The “agent” entry should already be in your address book, and so you can get the “agent” entry into your Request with a few mouse clicks. The easiest way to do this is to use the address book button on the names screen, select the user from the top table and click on the ‘capacity’ button to add it to the lower table. If your applicant or inventors are repeat offenders then they should likewise already be in your address book so can also be dragged and dropped.
Copy and paste (do not hand-type) the priority application numbers and filing dates into the Request. Assuming that these applications were filed in the USPTO, check the box asking RO/US to forward the certified copies to the IB.
You will need to find the Abstract in your word processor file, and you will need to paste it into the Abstract field in PCT-SAFE. You can insert page counts in the “contents” section but this does not matter much for the steps that follow.
The two sections of the project that you can completely ignore are the “fees” section and the “payment” section. Nothing about the filing steps that will follow will rely upon the “fees” section being accurate or correct. Likewise most of the “contents” section will not really matter for the filing steps that will follow.
Instead, the user needs to save the draft and then apply the electronic signature at the Annotate page as described below.
Return to ePCT. Find the Customer ID and eOwnership Code and copy and paste them into the corresponding fields in the PCT-SAFE signing and annotation screen.
(One thing to keep in mind is that any particular eOwnership Code may only be used once, in a single PCT application. If you later commence the filing of another PCT application, you will need to ask ePCT to generate a new eOwnership Code.)
When the time comes to sign the Request, you will be doing an alphanumeric signature. Between the virgules, include not only your name but your PTO registration number.
After you have signed the Request, you will see the signed Request in the “ready to submit” section of the main screen of PCT-SAFE. Click on it, and save the resulting ZIP file somewhere in your computer where you can find it again.

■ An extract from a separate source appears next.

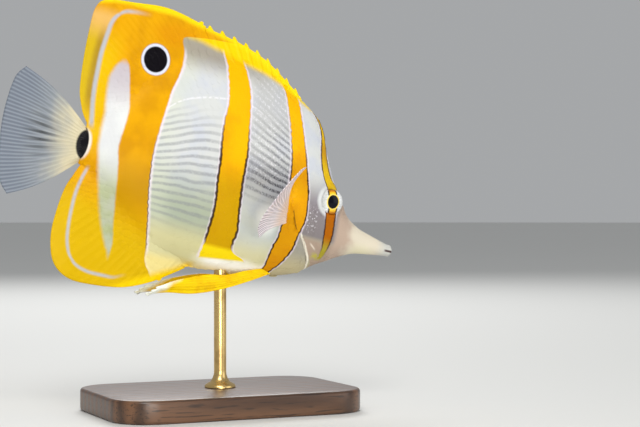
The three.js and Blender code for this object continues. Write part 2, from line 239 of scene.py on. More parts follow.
def relief(x, z):
    """How far the hide stands out at a spot on the side of the head, in millimetres."""
    if x < 70:
        return 0
    out = 0
    edge = x - stepped(GILL_EDGE, z)
    height = ease((z + 24) / 3) * (1 - ease((z - 3) / 4))
    out += 0.5 * height * ease(edge / 0.55) * (1 - ease((edge - 5) / 9))
    out -= 0.35 * height * math.exp(-(((edge + 0.45) / 0.6) ** 2))
    cheek = x - stepped(CHEEK_EDGE, z)
    out += 0.22 * ease((z + 18) / 3) * (1 - ease((z + 1) / 3)) * ease(cheek / 0.5) * (1 - ease(cheek / 6))
    eye = math.hypot(x - EYE_X, z - EYE_Z)
    out += 0.16 * math.exp(-(((eye - 5.2) / 0.5) ** 2))
    out -= 1.0 * (1 - ease((eye - 4.1) / 0.6))
    for nx, nz, radius in NOSTRILS:
        away = math.hypot(x - nx, z - nz)
        out += 0.16 * math.exp(-(((away - radius - 0.15) / 0.25) ** 2)) - 0.7 * (1 - ease(away / radius))
    muscle = math.hypot((x - BREAST_ROOT[0]) / 2.6, (z - BREAST_ROOT[1]) / 5)
    out += 0.7 * (1 - ease(muscle))
    return out


def link_piece(name, bm):
    """A finished bmesh as an object of the scene."""
    mesh = bpy.data.meshes.new(name)
    bm.to_mesh(mesh)
    bm.free()
    mesh.shade_smooth()
    piece = bpy.data.objects.new(name, mesh)
    bpy.context.scene.collection.objects.link(piece)
    return piece


def hide_spot(t, turn, radius=1):
    """The hide at a share of the way from lips to tail, and an angle round the section."""
    x, back, belly, half = section(t)
    middle = mix(belly, back, WIDEST)
    rise = math.sin(turn)
    reach = back - middle if rise > 0 else middle - belly
    z = middle + radius * reach * rise
    flank = math.cos(turn)
    edge = BACK_EDGE if rise > 0 else BELLY_EDGE
    y = radius * half * abs(flank) ** edge
    y += relief(x, z) * min(1, 3 * abs(flank)) if radius > 0.5 else 0
    return swung(x, math.copysign(y, flank), z)


def make_skin():
    bm = bmesh.new()
    bmesh.ops.create_uvsphere(bm, u_segments=SKIN_AROUND, v_segments=SKIN_ALONG, radius=1)
    for v in bm.verts:
        t = round(0.5 - math.asin(max(-1, min(1, v.co.z))) / math.pi, 6)
        pole = math.hypot(v.co.x, v.co.y) < 1e-4
        v.co = in_frame(*hide_spot(t, math.atan2(v.co.y, v.co.x), 0 if pole else 1))
    bmesh.ops.recalc_face_normals(bm, faces=bm.faces)
    return link_piece("skin", bm)


def open_mouth(skin):
    """Cuts the wedge between the jaws out of the closed snout."""
    bm = bmesh.new()
    bmesh.ops.create_cone(bm, cap_ends=True, segments=3, radius1=1, radius2=1, depth=8)
    for v in bm.verts:
        corner = v.co.x > 0.9
        up = 0 if corner else math.copysign(MOUTH_GAPE, v.co.y)
        v.co = in_frame(MOUTH_CORNER if corner else 128, v.co.z, MOUTH_Z + up)
    bmesh.ops.recalc_face_normals(bm, faces=bm.faces)
    wedge = link_piece("mouth wedge", bm)
    cut = skin.modifiers.new("mouth", "BOOLEAN")
    cut.object = wedge
    cut.solver = "EXACT"
    seen = skin.evaluated_get(bpy.context.evaluated_depsgraph_get())
    skin.data = bpy.data.meshes.new_from_object(seen)
    skin.modifiers.clear()
    bpy.data.objects.remove(wedge)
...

Start up an EFS-Web session, clicking the box for “International Application (PCT) for filing in the US receiving office”. You will eventually reach the “attach documents” page. On this page, say “yes” to the question “Are you attaching a PCT-EASY zip file?” Upload the ZIP file.
At this point you can click on the Request link to see a PDF rendering of the Request. You can check it for correctness and completeness. You can also click on a PDF rendering of a fee sheet. This fee sheet does not really matter. What will really matter is the fee sheet that you will prepare in a moment in EFS-Web.
If your client is a small entity, pick this on the fees page. Tick the box for the transmittal fee and the international filing fee. You already picked an ISA in the PCT-SAFE FM session, and on this page, pick the fee for that ISA. Note that because you provided the ZIP file, your international filing fee will be reduced accordingly.
Upload the specification, claims, and drawings. Hopefully the drawings are pure black and white, with no color and no gray scale.
Make a careful count of the pages of request, specification, claims, and drawings. If it exceeds thirty, be sure to pay for excess pages in the EFS-Web fee screen.
When you are sure that everything is okay, click submit and pay the fees.
Now it’s time to docket a few things, maybe setting two or three weeks to check for:
- PCT/RO/105 – with correct filing date
- PCT/RO/102 – saying that you did not fail to pay some fee
- PCT/IB/301 – saying that the IB received the record copy
- PCT/ISA/202 – saying that the ISA received the search copy
- PCT/IB/304 – saying that the IB received the priority documents
Among the important aspects of this Best Practice are that you will receive the benefits of the several hundred data validations that PCT-SAFE FM provides. And your application will become visible in ePCT at the earliest possible moment.
As always, comments are welcome.
Carl – any word on when RO/US will start accepting PCT filings via ePCT?
Yes this is an important topic. I believe the answer is “never”.
Of course the filer that wants to e-file a PCT application using ePCT can do so right now. You simply e-file to the RO/IB. Of course if the invention was made in the US, you will need an FFL (foreign filing license) but if the priority document is substantively the same, its FFL will cover the RO/IB filing.